Más Allá de la Postal: Cuando el Viaje Te Cambia la Piel
Viajas para coleccionar lugares o para dejar que los lugares te transformen? Esta no es una guía de viajes más. Es la historia íntima de cómo perderse en una curtiduría de Marrakech reveló la esencia verdadera del turismo experiencial: un intercambio de humanidad que tiñe el alma. Descubre por qué el mejor souvenir no se compra, se vive.
No fui a Marrakech para ver la plaza Jemaa el-Fna. Fui para perderme en ella. Pero la verdadera historia no empezó entre los puestos de zumo de naranja y el humo de las brochetas, sino en un pequeño taller de curtiduría, escondido como un secreto en el laberinto de la medina.
El olor te golpea primero. Un aroma intenso, vegetal, a piel cruda y menta. Ahmed, el maestro curtidor, un hombre de manos surcadas como mapas antiguos, me ofreció un ramillete de hierbas para mitigar el olor. No hablábamos el mismo idioma, pero su gesto fue un puente. Me invitó a bajar a los pozos de tinte, esas piscinas circulares que parecían una paleta de acuarela gigante: azafrán, índigo, rojo cochinilla.
Lo que siguió no fue una visita guiada. Fue un pacto. Con gestos y sonrisas, Ahmed me ofreció teñir un pequeño trozo de cuero. Metí las manos, sin guantes, en el tinte azul índigo, fresco y espeso. La sensación fue visceral: el frío del barro colorante, la textura de la piel animal transformándose bajo mis dedos. No era un turista observando un proceso; era, por un instante ínfimo, parte de él.

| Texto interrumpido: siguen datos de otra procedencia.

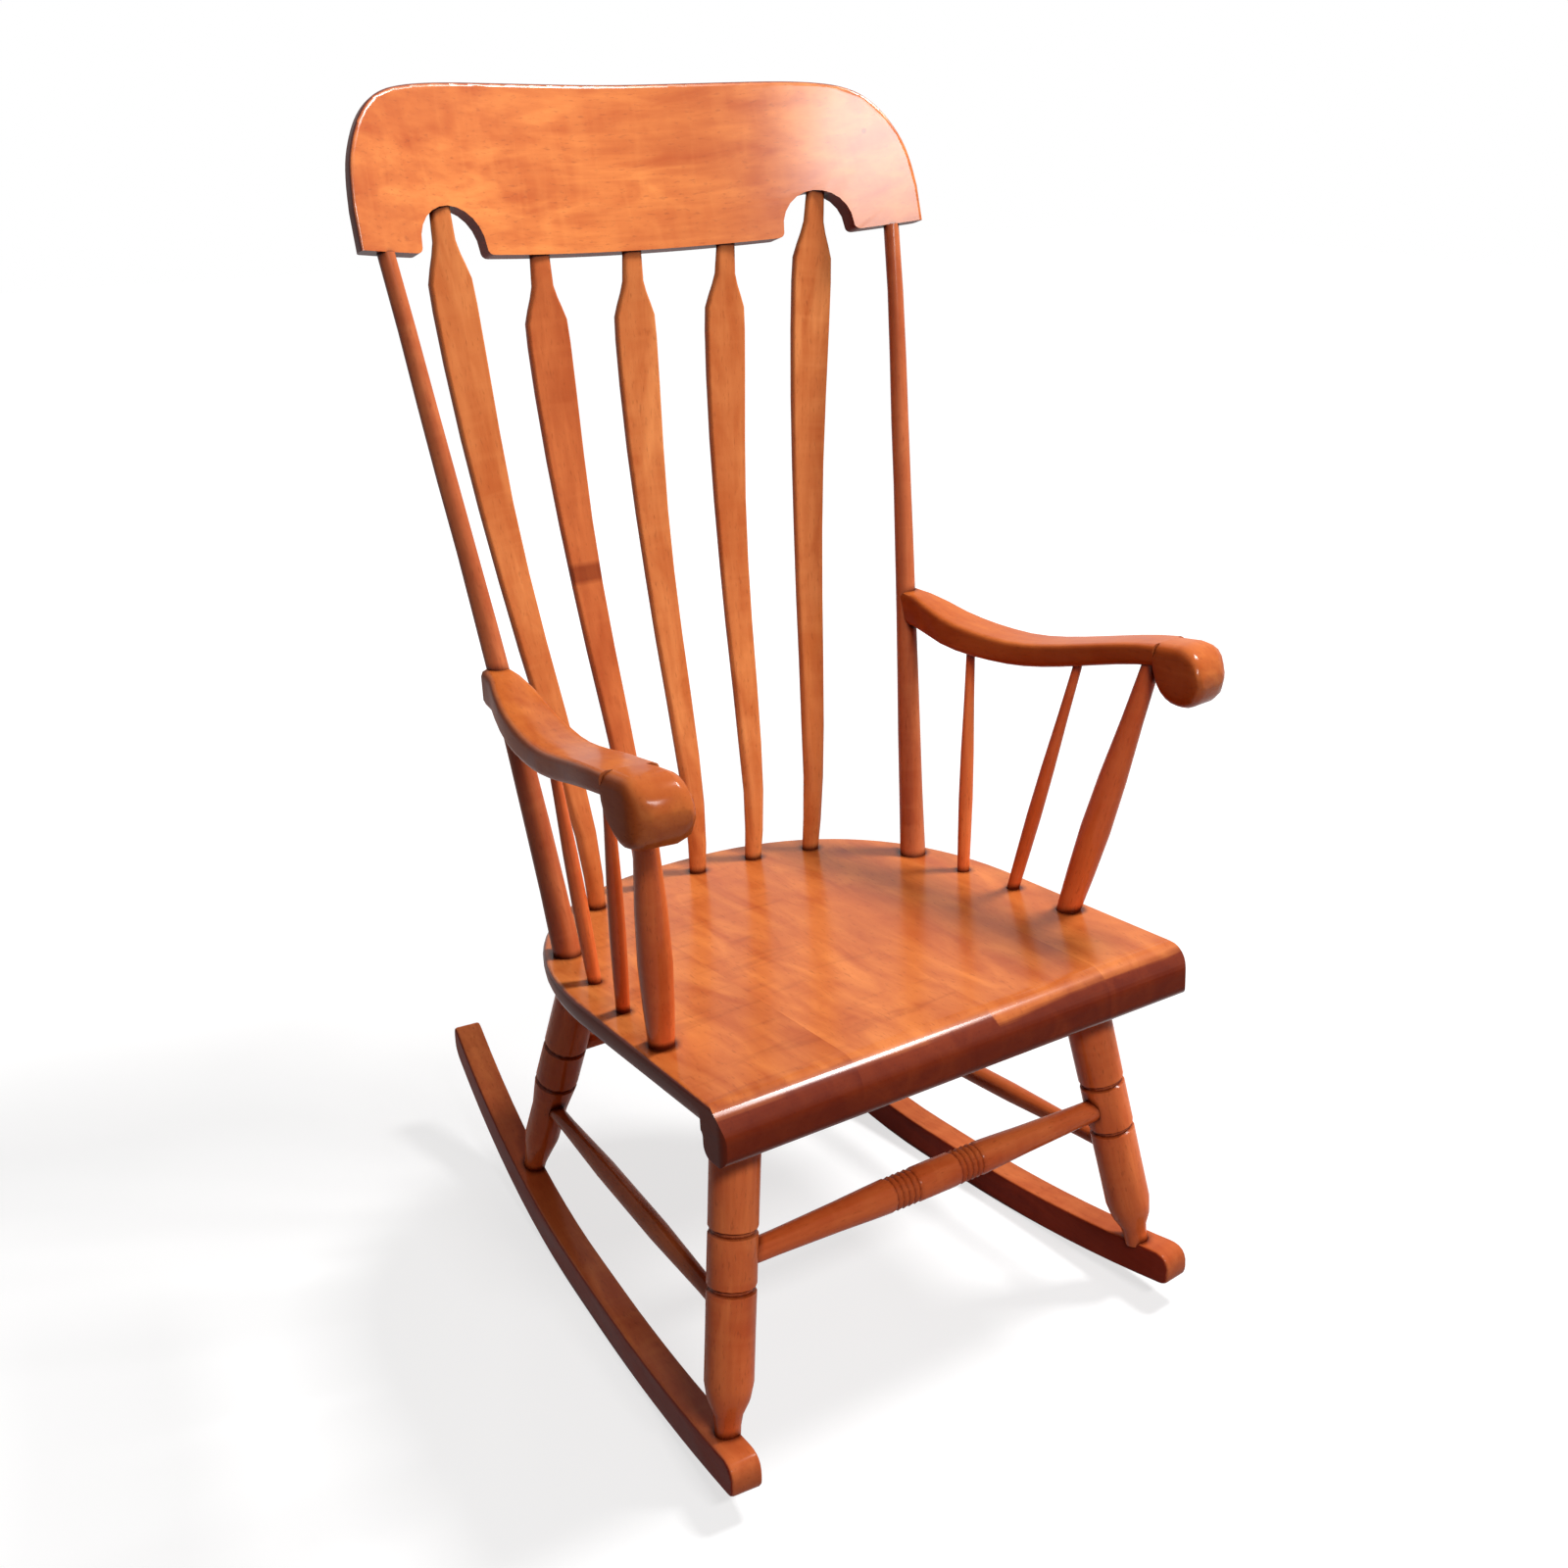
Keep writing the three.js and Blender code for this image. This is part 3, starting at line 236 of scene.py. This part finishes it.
def noise_field(tree, place, scale, detail, distortion):
    """A noise stretched by a scale for each axis."""
    stretched = add(tree, "ShaderNodeMapping", Vector=place, Scale=scale)
    noise = add(
        tree, "ShaderNodeTexNoise",
        Vector=stretched.outputs["Vector"], Scale=1, Detail=detail, Distortion=distortion,
    )
    return noise.outputs["Fac"]


def board_steps(tree, place, boards):
    """One flat colour for each board glued side by side across X."""
    ramp = tree.nodes.new("ShaderNodeValToRGB")
    ramp.color_ramp.interpolation = "CONSTANT"
    across = ranged(tree, part_of(tree, place, "X"), -BOARD_REACH, BOARD_REACH, 0, 1)
    tree.links.new(across, ramp.inputs["Fac"])
    stops = ramp.color_ramp.elements
    for number, (edge, shade) in enumerate(boards):
        spot = (edge + BOARD_REACH) / (2 * BOARD_REACH)
        stop = stops[number] if number < 2 else stops.new(spot)
        stop.position = spot
        stop.color = (*shade, 1)
    return ramp.outputs["Color"]


def edge_of(tree, place, level, wander, stain_and_shade, boards):
    """1 on the darker edges of a piece, stained and with painted shade, and 0 on its faces."""
    shift = ranged(tree, wander, *NOISE_SPAN, -EDGE_WANDER, EDGE_WANDER)
    if boards:
        across = part_of(tree, place, "X")
        for start, end, rise in SEAT_EDGE_WEAR:
            shift = computed(tree, "ADD", shift, ranged(tree, across, start, end, 0, rise))
    return ranged(tree, computed(tree, "ADD", level, shift), *stain_and_shade, 1, 0)


def spot_of(tree, place, centre, radius):
    """1 inside a small round mark."""
    away = worked(tree, "ShaderNodeVectorMath", "DISTANCE", place, centre).outputs["Value"]
    near, far = (radius * share for share in SPOT_EDGE)
    return ranged(tree, away, near, far, 1, 0)


def band_of(tree, place, low, high):
    """1 between two heights."""
    middle, reach = (low + high) / 2, (high - low) / 2
    away = computed(tree, "SUBTRACT", part_of(tree, place, "Z"), middle)
    near, far = (reach * share for share in BAND_EDGE)
    return ranged(tree, computed(tree, "ABSOLUTE", away), near, far, 1, 0)


def wood(name, tone, rotation, offset, lacquer, layers, boards, stain_and_shade, band, spot):
    """Stained wood: clouds, grain streaks, figure, flecks and patches under a clear lacquer."""
    material = bpy.data.materials.new(name)
    material.use_nodes = True
    tree = material.node_tree
    shader = tree.nodes["Principled BSDF"]
    middle, dark, light = (screen(colour) for colour in TONES[tone])
    coat, gloss = lacquer
    coordinates = tree.nodes.new("ShaderNodeTexCoord")
    place = coordinates.outputs["Object"]
    turned = add(
        tree, "ShaderNodeMapping", Vector=place, Rotation=rotation.to_euler(), Location=offset
    )
    along = turned.outputs["Vector"]
    if boards:
        steps = board_steps(tree, place, boards)
        shifted = worked(
            tree, "ShaderNodeVectorMath", "MULTIPLY_ADD", steps, BOARD_SHIFT, along
        )
        along = shifted.outputs["Vector"]

    fields = {layer: noise_field(tree, along, *row[:3]) for layer, row in layers.items()}
    shares = {layer: ranged(tree, fields[layer], *row[3]) for layer, row in layers.items()}
    base = mixed(tree, shares["clouds"], dark, light)
    base = mixed(tree, MIDDLE_SHARE, base, middle)
    colours = {"streaks": dark, "curl": light, "flecks": screen(FLECK), "patches": dark}
    for layer, colour in colours.items():
        base = mixed(tree, shares[layer], base, colour)
    if boards:
        base = mixed(tree, 1.0, base, steps, "MULTIPLY")
    # Stain and painted shade on the sides and edges, by the direction of the normal
    if stain_and_shade:
        axis, darkening_from, darkening_to, shade, lacquer_span = stain_and_shade
        level = computed(tree, "ABSOLUTE", part_of(tree, coordinates.outputs["Normal"], axis))
        edge = edge_of(tree, place, level, fields["curl"], (darkening_from, darkening_to), boards)
        base = shaded(tree, edge, base, shade)
    # Painted shade in grooves and where pieces meet, from ambient occlusion
    hollow = add(tree, "ShaderNodeAmbientOcclusion", Distance=GROOVE_REACH)
    hollow.samples = GROOVE_SAMPLES
    groove = ranged(tree, hollow.outputs["AO"], *GROOVE_SPAN, 1, 0)
    base = shaded(tree, groove, base, GROOVE_PAINTED_SHADE)
    if spot:
        centre, radius, shade = spot
        base = shaded(tree, spot_of(tree, place, centre, radius), base, shade)
    if band:
        low, high, shade = band
        base = shaded(tree, band_of(tree, place, low, high), base, shade)

    height = mixed(tree, BUMP_FLECKS, fields["streaks"], fields["flecks"])
    bump = add(
        tree, "ShaderNodeBump", Height=height, Strength=BUMP_STRENGTH, Distance=BUMP_DEPTH
    )
    smoothest, roughest = (gloss + extra for extra in WOOD_ROUGHER)
    rough = ranged(tree, fields["clouds"], *NOISE_SPAN, smoothest, roughest)
    tree.links.new(base, shader.inputs["Base Color"])
    tree.links.new(rough, shader.inputs["Roughness"])
    tree.links.new(bump.outputs["Normal"], shader.inputs["Normal"])
    shader.inputs["IOR"].default_value = WOOD_IOR
    shader.inputs["Specular Tint"].default_value = (*PORE_TINT, 1)
    shader.inputs["Coat Weight"].default_value = coat
    shader.inputs["Coat Roughness"].default_value = gloss
    shader.inputs["Coat IOR"].default_value = LACQUER_IOR
    if stain_and_shade:
        thinned = ranged(tree, level, *lacquer_span, coat * EDGE_COAT, coat)
        tree.links.new(thinned, shader.inputs["Coat Weight"])
    return material


def brass(name):
    """Satin brass with a fine brushed grain."""
    material = bpy.data.materials.new(name)
    material.use_nodes = True
    tree = material.node_tree
    shader = tree.nodes["Principled BSDF"]
    place = tree.nodes.new("ShaderNodeTexCoord").outputs["Object"]
    grain = add(tree, "ShaderNodeTexNoise", Vector=place, Scale=BRASS_GRAIN).outputs["Fac"]
    dark, light = (screen(colour) for colour in BRASS)
    tint = mixed(tree, ranged(tree, grain, *NOISE_SPAN, 0, 1), dark, light)
    rough = ranged(tree, grain, *NOISE_SPAN, *BRASS_ROUGHNESS)
    tree.links.new(tint, shader.inputs["Base Color"])
    tree.links.new(rough, shader.inputs["Roughness"])
    shader.inputs["Metallic"].default_value = 1.0
    return material


def tone_of(name):
    """The tone of a piece: the first name in the list with which its own name starts."""
    return next((tone for start, tone in TONE_NAMES.items() if name.startswith(start)), "base")


def smooth(piece):
    """Smooth shading over the facets, with the real edges kept sharp."""
    for polygon in piece.data.polygons:
        polygon.use_smooth = True
    weld = piece.modifiers.new("weld", "WELD")
    weld.merge_threshold = WELD_REACH
    edges = piece.modifiers.new("edges", "EDGE_SPLIT")
    edges.split_angle = SMOOTH_ANGLE
    edges.use_edge_sharp = False
    normals = piece.modifiers.new("normals", "WEIGHTED_NORMAL")
    normals.keep_sharp = False
    normals.weight = NORMAL_WEIGHT


for number, (name, piece) in enumerate(sorted(nodes.items())):
    if name.startswith("arm_screw"):
        material = brass(f"finish_{name}")
    else:
        points = np.array([vertex.co for vertex in piece.data.vertices], float)
        is_seat = name == "seat"
        material = wood(
            f"finish_{name}",
            tone_of(name),
            rotation=SEAT_GRAIN if is_seat else grain_axes(points),
            offset=GRAIN_STEP * number,
            lacquer=LACQUER.get(name, PLAIN_LACQUER),
            layers=SEAT_LAYERS if is_seat else LAYERS,
            boards=SEAT_BOARDS if is_seat else (),
            stain_and_shade=STAIN_AND_PAINTED_SHADE.get(name),
            band=BANDS.get(name),
            spot=SPOTS.get(name),
        )
    piece.data.materials.clear()
    piece.data.materials.append(material)
    smooth(piece)


def seen_directly(tree):
    """1 for rays from the camera, from mirrors and through glass, 0 for the rest."""
    rays = tree.nodes.new("ShaderNodeLightPath").outputs
    mirrored = computed(tree, "MAXIMUM", rays["Is Camera Ray"], rays["Is Glossy Ray"])
    return computed(tree, "MAXIMUM", mirrored, rays["Is Transmission Ray"])


def mix_shaders(tree, factor, first, second):
    """One shader where the factor is 0, and another where it is 1."""
    both = tree.nodes.new("ShaderNodeMixShader")
    for socket, value in zip(both.inputs, (factor, first, second)):
        tree.links.new(value, socket)
    return both.outputs[0]


# Floor: near the chair it keeps the shadow, and further out it fades to the backdrop's white
signs = ((-1, -1), (1, -1), (1, 1), (-1, 1))
corners = [(x * FLOOR_REACH, y * FLOOR_REACH, 0) for x, y in signs]
floor_mesh = bpy.data.meshes.new("floor")
floor_mesh.from_pydata(corners, [], [(0, 1, 2, 3)])
floor = bpy.data.objects.new("floor", floor_mesh)
scene.collection.objects.link(floor)
pale = bpy.data.materials.new("pale_floor")
pale.use_nodes = True
tree = pale.node_tree
tree.nodes.clear()
place = tree.nodes.new("ShaderNodeTexCoord").outputs["Object"]
distance = worked(tree, "ShaderNodeVectorMath", "LENGTH", place).outputs["Value"]
glow = ranged(tree, distance, *FLOOR_FADE, *FLOOR_GLOW)
white = add(tree, "ShaderNodeEmission", Color=WHITE, Strength=glow)
matt = add(tree, "ShaderNodeBsdfDiffuse", Color=FLOOR_MATT)
shown = tree.nodes.new("ShaderNodeAddShader")
tree.links.new(white.outputs[0], shown.inputs[0])
tree.links.new(matt.outputs[0], shown.inputs[1])
dull = add(tree, "ShaderNodeBsdfDiffuse", Color=DIM_FLOOR)
output = tree.nodes.new("ShaderNodeOutputMaterial")
surface = mix_shaders(tree, seen_directly(tree), dull.outputs[0], shown.outputs[0])
tree.links.new(surface, output.inputs["Surface"])
floor_mesh.materials.append(pale)

# Backdrop: white where it is seen, dim where it lights the chair
world = bpy.data.worlds.new("studio")
scene.world = world
world.use_nodes = True
tree = world.node_tree
tree.nodes.clear()
dim = add(tree, "ShaderNodeBackground", Color=DIM_ROOM, Strength=DIM_STRENGTH)
bright = add(tree, "ShaderNodeBackground", Color=WHITE, Strength=1.0)
output = tree.nodes.new("ShaderNodeOutputWorld")
surface = mix_shaders(tree, seen_directly(tree), dim.outputs[0], bright.outputs[0])
tree.links.new(surface, output.inputs["Surface"])


def lamp(name, place, target, size, power, in_reflections):
    """A soft lamp, a rectangle that looks at a point."""
    light = bpy.data.lights.new(name, "AREA")
    light.shape = "RECTANGLE"
    light.size, light.size_y = size
    light.energy = power
    holder = bpy.data.objects.new(name, light)
    scene.collection.objects.link(holder)
    holder.location = place
    holder.rotation_mode = "QUATERNION"
    holder.rotation_quaternion = (Vector(target) - Vector(place)).to_track_quat("-Z", "Y")
    holder.visible_camera = False
    holder.visible_glossy = in_reflections


for name, row in LAMPS.items():
    lamp(name, *row)

camera_data = bpy.data.cameras.new("camera")
camera = bpy.data.objects.new("camera", camera_data)
scene.collection.objects.link(camera)
scene.camera = camera
camera_data.sensor_width = SENSOR
camera_data.lens = LENS
camera.rotation_mode = "QUATERNION"
camera.location = CAMERA_PLACE
axes = Matrix((CAMERA_RIGHT, CAMERA_UP, CAMERA_BACK))
camera.rotation_quaternion = axes.transposed().to_quaternion()

scene.view_settings.view_transform = "Standard"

Mientras trabajábamos en silencio, su hijo pequeño, Yassin, apareció con un cuaderno de deberes. Se sentó en un taburete, frente a una ecuación de matemáticas que le causaba más dolor de cabeza que el olor a curtiduría a un forastero. Ahmed me miró, señaló el cuaderno y luego a mí, con una ceja arqueada en pregunta universal.
Así, en el corazón de la curtiduría, rodeados de cueros secándose al sol, me convertí en tutor de matemáticas de un niño marroquí. Dibujábamos fracciones en el margen del cuaderno con un trozo de carbón. "Mitad", decía yo, partiendo un círculo imaginario. "Nusf", repetía él, orgulloso. El maestro curtidor asentía, sonriendo, mientras colgaba una piel teñida de un amarillo radiante.
Al final, Ahmed no me vendió nada. En cambio, tomó el trozo de cuero que habíamos teñido juntos y, con una aguja e hilo, lo transformó en una pequeña funda para mi pasaporte. Al cerrarla, dibujó con un punzón un símbolo diminuto: un triángulo dentro de un círculo. "Para no perderte", dijo, en un español tan sorprendente como perfecto. Había estado entendiendo todo todo el tiempo.
Esa funda de pasaporte, manchada de índigo en mis propias huellas digitales, es mi verdadero souvenir. No compré una experiencia; me sumergí en una hasta que me tiñó. El turismo experiencial no es hacer cosas, es permitir que las cosas te hagan a ti. No se trata de llevarte una foto, sino de que el lugar te deje una marca imborrable, a veces literal, en la piel y en el alma. Marrakech ya no es un punto en el mapa para mí; es el olor del índigo, el sabor de la menta contra un olor fétido, y la cálida certeza de que, en cualquier laberinto del mundo, siempre hay un puente esperando a ser tendido, a menudo donde menos lo esperas.